E - Express your feelings
Use first-person sentences to describe how the situation affects you.
Avoid: “You irritate me when you do that!” (blame)
Use: “I feel unimportant and frustrated when I’m waiting.”
S - Specify what you want
Formulate a clear and concrete request.
Avoid: “I want you to be more considerate!” (vague)
Use: “I would like you to let me know if you’ll be more than 10 minutes late.”
C - Consequences
Explain the benefits of cooperation or the natural consequences of not honoring the request.
Avoid: “If you don’t change, I’ll break up with you!” (threat)

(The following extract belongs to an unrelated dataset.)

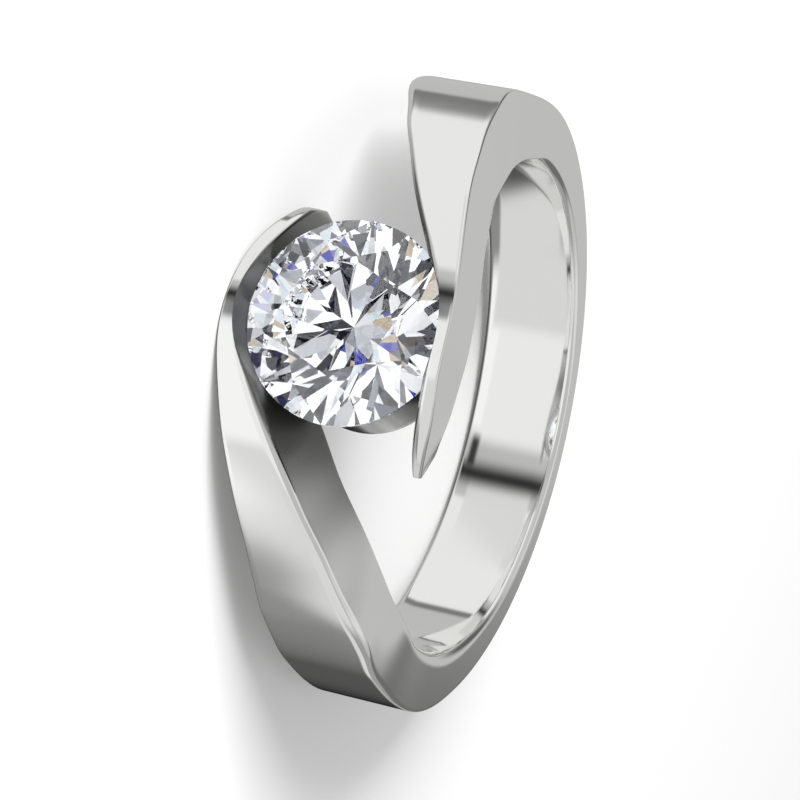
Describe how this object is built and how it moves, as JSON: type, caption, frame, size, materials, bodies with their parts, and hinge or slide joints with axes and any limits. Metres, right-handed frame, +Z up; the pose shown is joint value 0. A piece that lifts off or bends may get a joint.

Use: “If I know what to expect, I’ll feel more relaxed and our time together will be more enjoyable.”
Complete DESC Example
I’ve noticed that lately, when I tell you about my day, you often look at your phone (D). I feel unheard and that saddens me (E). I would like for us to put our phones away during conversations (S). I think this way we could be more connected and our conversations would be more satisfying for both of us (C).Example of DESC communication
Setting Healthy Boundaries
Boundaries are essential for healthy relationships. They define where “I” end and “the other person” begins.
Types of boundaries
| Type | Example of healthy boundary |
|---|---|
| Physical | “I need my personal space when I’m working.” |
| Emotional | “I’m not comfortable discussing that right now.” |
| Time | “I can help on Saturday, but Sunday I have other plans.” |
| Material | “I prefer not to lend out my car.” |
| Digital | “I don’t respond to work messages after 7:00 PM.” |
How to set boundaries
- Identify your needs - What’s missing? What bothers you?
- Formulate the boundary clearly - Be specific and direct
- Communicate calmly - Without excessive apologies or elaborate justifications
- Accept reactions - The other person may be disappointed; that doesn’t mean your boundary is wrong
- Maintain consistency - Fluctuating boundaries are difficult to respect
Formula for setting boundaries
“When [behavior], I feel [emotion]. I need [boundary]. If that’s not possible, I will [consequence].”
Example: “When I receive criticism in front of colleagues, I feel humiliated. I need feedback to be given in private. If that’s not possible, I will ask for a follow-up discussion one-on-one.”
Obstacles to Assertive Communication
Beliefs that block us
Many people avoid assertive communication because of mistaken beliefs:
- “If I say no, I’ll be rejected”
- “My needs aren’t as important as others'”
- “Good people don’t cause conflict”
- “If they cared about me, they’d know what I need”
- “Assertiveness is selfish”
The reality
- Saying “no” doesn’t make you a bad person
- Your needs are just as valid as others'
- Healthy conflict strengthens relationships
- No one can read minds - communication is essential
- Assertiveness is respect - for yourself and for the other person
Practical Exercises
Exercise 1: Communication journal
Exercise 2: Practice in front of the mirror
Choose a situation where you need to set a boundary. Practice in front of the mirror:
- Straight, open posture
- Eye contact
- Calm and firm voice
- First-person message
Exercise 3: Start small
Don’t begin with the most difficult conversation. Practice assertiveness in low-stakes situations:
- Returning a defective product
- Expressing your preference at a restaurant
- Politely refusing a minor request
Handling Difficult Responses
If the other person becomes defensive
- Maintain calm and neutral tone
- Validate their emotions: “I understand this conversation might be difficult…”
- Reaffirm your intention is not to blame: “I’m not looking for someone to blame, I’m looking for a solution”
- Propose a break if needed
If the other person ignores the request
- Repeat the request clearly and calmly (broken record technique)
- Don’t escalate emotionally
- If behavior continues, implement the consequences you announced
- Evaluate whether the relationship is balanced
If you become anxious
- Take deep breaths before the conversation
- Remind yourself that you have the right to express your needs
- Celebrate each step, regardless of the outcome
Conclusion
Assertive communication is a skill that develops with practice. Don’t expect to be perfect right away - what matters is that you start. Each conversation in which you express your needs with respect is a step toward healthier relationships and a more solid sense of self-worth.
Remember: assertiveness doesn’t guarantee you’ll always get what you want. It does guarantee that you’ll have communicated your needs clearly and with dignity, and that’s all you can control.
This article provides educational information. If you’re struggling with persistent communication or relationship difficulties, I encourage you to consult a psychotherapist specializing in this area.